Frank, an eclectic scholar who has conducted research on the Lincoln-Douglas debates, the rhetoric of foreign affairs, and the rhetoric of Barack Obama and racial reconciliation, recently received an Andrew Mellon Fellowship to use James Blue’s 1964 documentary about the March on Washington in order to examine racism and anti-racism in American history. 

Sean O’Rourke, professor of rhetoric and American Studies ─ who will have his own book on the rhetoric of civil rights, Like Wildfire: The Rhetoric of Civil Rights Sit-Ins, published next year ─ introduced Frank as a “national world-caliber speaker, teacher, and scholar, and also someone who has been my friend for forty years.” 

“David Frank has spent most of his life talking about, writing about, and teaching about how we should discuss difficult concepts and controversies,” O’Rourke said. 

Frank’s lecture was centered around Blue’s documentary, and credits the powerful film with several important developments in the history of civil rights in America: the passage of the Civil Rights Act of 1964 and the Voting Rights Act of 1965, Lyndon Johnson’s War on Poverty, and Martin Luther King Jr. receiving the Nobel Peace Prize. 

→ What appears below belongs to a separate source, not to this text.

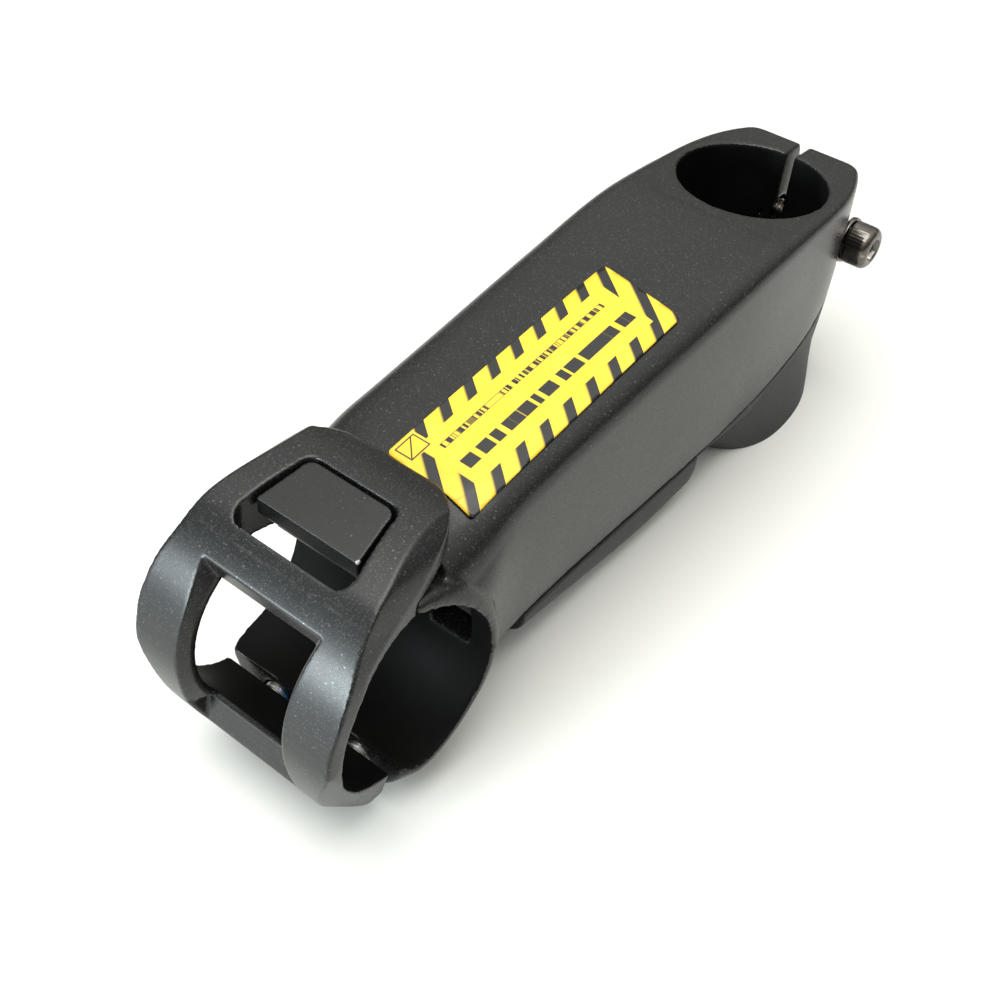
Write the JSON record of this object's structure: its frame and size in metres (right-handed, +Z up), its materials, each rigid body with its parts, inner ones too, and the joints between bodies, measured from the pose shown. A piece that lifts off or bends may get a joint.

Blue, a graduate of the University of Oregon ─ like both O’Rourke and Frank ─ worked for the United States Information Service, which distributed the film to over 83 countries worldwide. 

“Martin Luther King Jr. won the Nobel Peace Prize,” Frank said. “And he did so in part because of this film. This film was distributed throughout the world, and so people learned about Martin Luther King Jr. because of this film produced by a speech major.”

The lecture was layered, focusing both on the rhetoric of Martin Luther King Jr. and specifically his speech at the March on Washington, as well as how that rhetoric was framed and communicated by James Blue to the rest of the world. 

“It chronicles the day of the March on Washington,” Frank said. “There’s a crescendo and a climax with Martin Luther King Jr.’s great ‘I Have a Dream’ speech, and then the film ends.”

Frank argues that this is purposeful, and that like all great rhetoric, Blue’s film had an argument. In fact, Frank discussed the criticism of the film, and that no less than four times did Lyndon Johnson have discussions in his office about the film and its contents. There were many southern congressmen and senators who opposed the distribution of the film worldwide, and although King’s speech made great social impact domestically, Blue’s film was not able to be seen in the United States until 1987. 

“Martin Luther King Jr. made sure to stress the importance of oratory and rhetoric and persuasion rather than the use of violence,” Frank said, and Blue’s film presents an argument for the very act of rhetorical argument itself.

Knowing his audience was mostly non-American, and seeking to present the Civil Rights Movement to a Cold War world, Blue often stopped his narration of the documentary completely, allowing the images and words of the movement to speak for themselves: black men and women and their white supporters preparing lunches for the march and traveling to Washington, Marian Anderson singing “He’s Got the Whole World in His Hands,” and of course King’s seminal address. 

“In no way are we near solving these issues, but we’ve made significant progress because of the Civil Rights Movement,” Frank said. He credits that in no small part to the intentional rhetoric of King and other activists, and the presentation of the movement to the rest of the world by James Blue.